Dentre os fundamentos da doutrina luterana podemos destacar:

- A salvação não se alcança pelas obras, mas sim pela fé, pela confiança em Deus e pelo sofrimento interior;

- O culto religioso foi simplificado, baseando-se nos salmos e na leitura da Bíblia;

- Valorização do contato entre o fiel e Deus, dispensando-se o clero como intermediário.

- Manutenção de dois sacramentos: o batismo e a eucaristia (comunhão), e no ritual da eucaristia, acreditava-se na presença de Jesus no pão e no vinho, negando a transformação do pão e do vinho no corpo e no sangue de Cristo (transubstanciação pregada pela Igreja Católica).

Dentre os fundamentos do calvinismo podemos salientar:

- A aceitação da bíblia como única fonte da verdade;

- a exclusão do culto aos santos e às imagens;

- o combate ao celibato clerical e à autoridade papal;

- a manutenção dos sacramentos do batismo e da eucaristia;

- a justificação da usura e do lucro através da predestinação absoluta (Deus já havia escolhido aqueles que iriam para o Paraíso e aqueles destinados à danação nas chamas do Inferno, bastava para isso observar a sua condição social: Deus estava do lado daqueles que tivessem posses, já os outros...).

A doutrina calvinista teve grande aceitação entre os representantes da classe ascendente, a burguesia, na medida em que valorizava aspectos de seu interesse, tais como o trabalho e o acúmulo de riquezas.

A reforma anglicana, diferentemente da luterana e da calvinista, não pode ser considerada tão radical, na medida em que manteve normas e rituais católicos, acrescentando-se, entretanto princípios calvinistas.

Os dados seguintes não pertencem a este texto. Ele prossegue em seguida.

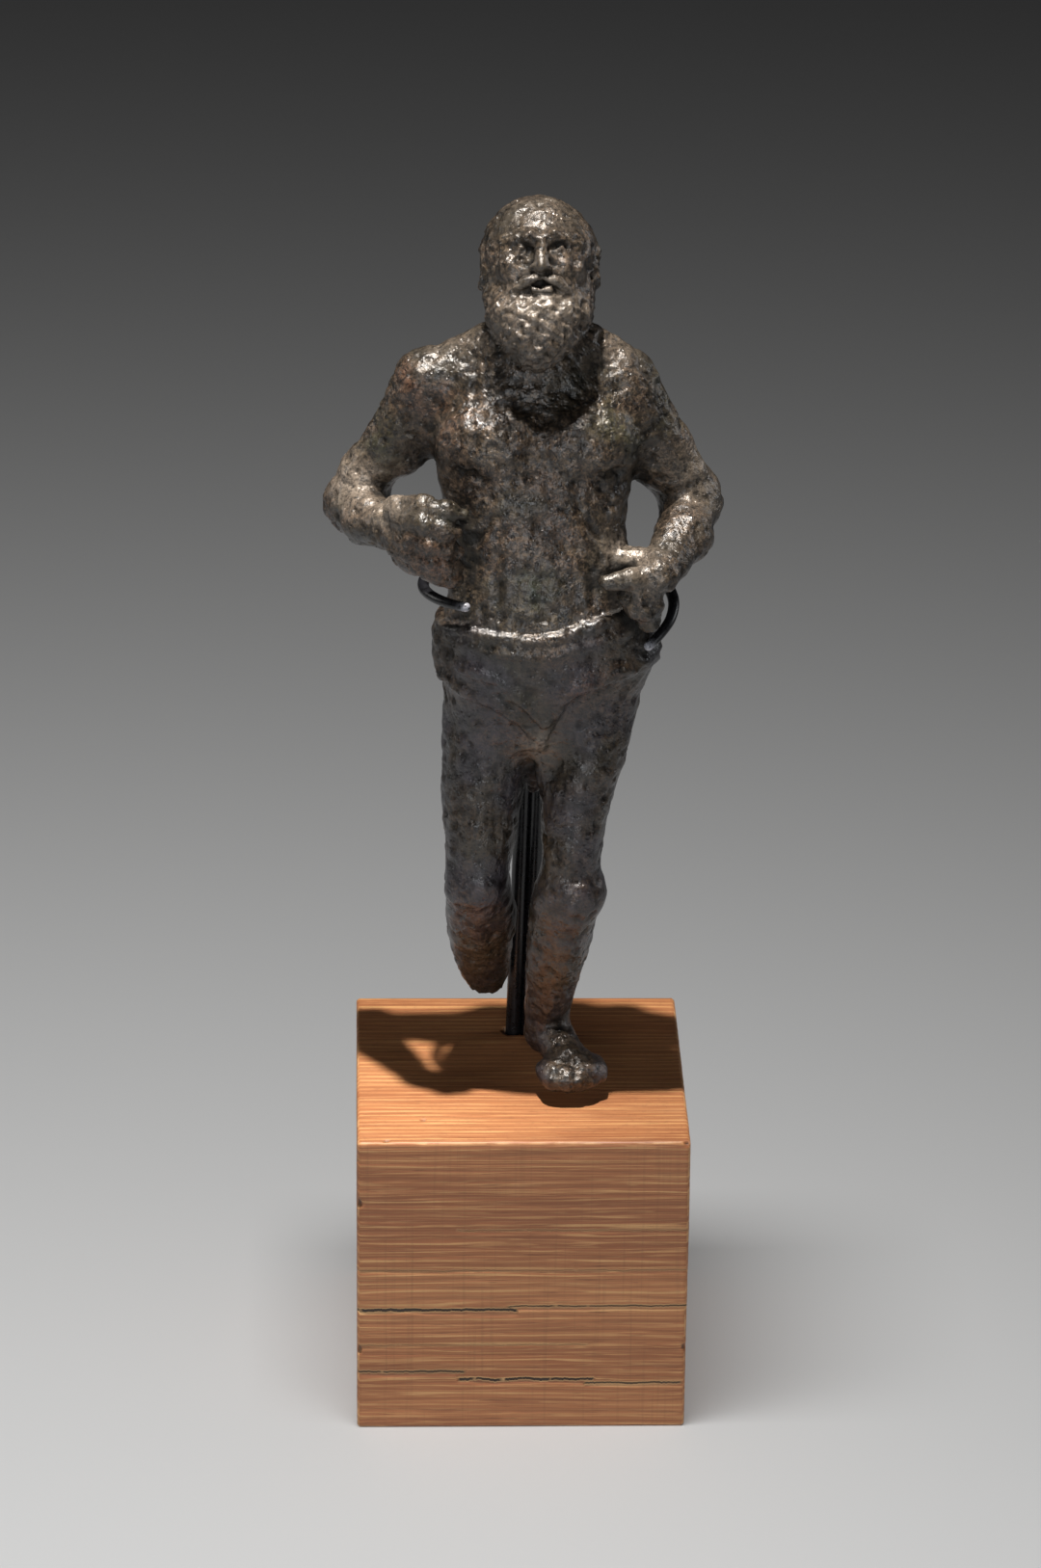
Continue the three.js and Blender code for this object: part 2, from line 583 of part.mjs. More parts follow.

Na Igreja Anglicana, o chefe da igreja era o rei da Inglaterra e não mais o Papa.

A Reforma Protestante, rapidamente difundida com a ajuda da imprensa, proporcionou o desligamento do Estado do domínio da Igreja Católica, representado pelo poder papal. Permitiu, ainda, aos reis protestantes confiscarem as propriedades da Igreja. Os reis passaram a arrecadar os impostos que eram dirigidos à Igreja e fortaleceram ainda mais o seu poder que deixou de ter como fundamento a vontade de Deus.

A classe social mais beneficiada com a Reforma Protestante foi, no entanto, a burguesia. A doutrina protestante, notadamente a calvinista, não só permitia o lucro e a usura, como também valorizava a acumulação e a ostentação de riqueza como sinal de aprovação divina.

A sociedade ocidental que emergiu desse processo estava mais aberta ao racionalismo e, portanto, ao desenvolvimento das ciências, uma vez que houve uma valorização do ser humano como sujeito de sua própria existência, já que para a Igreja Católica, todos os fenômenos podiam ser resumidos como sendo a vontade de Deus.

Essas mudanças permitiram a eliminação de vários obstáculos de ordem sócio-cultural que limitavam o desenvolvimento do capitalismo que, a partir da Reforma Protestante desenvolveu-se por todo o mundo ocidental. Esta relação entre doutrina protestante e capitalismo foi analisada por Max Weber no livro “A Ética Protestante e o Desenvolvimento do Capitalismo”.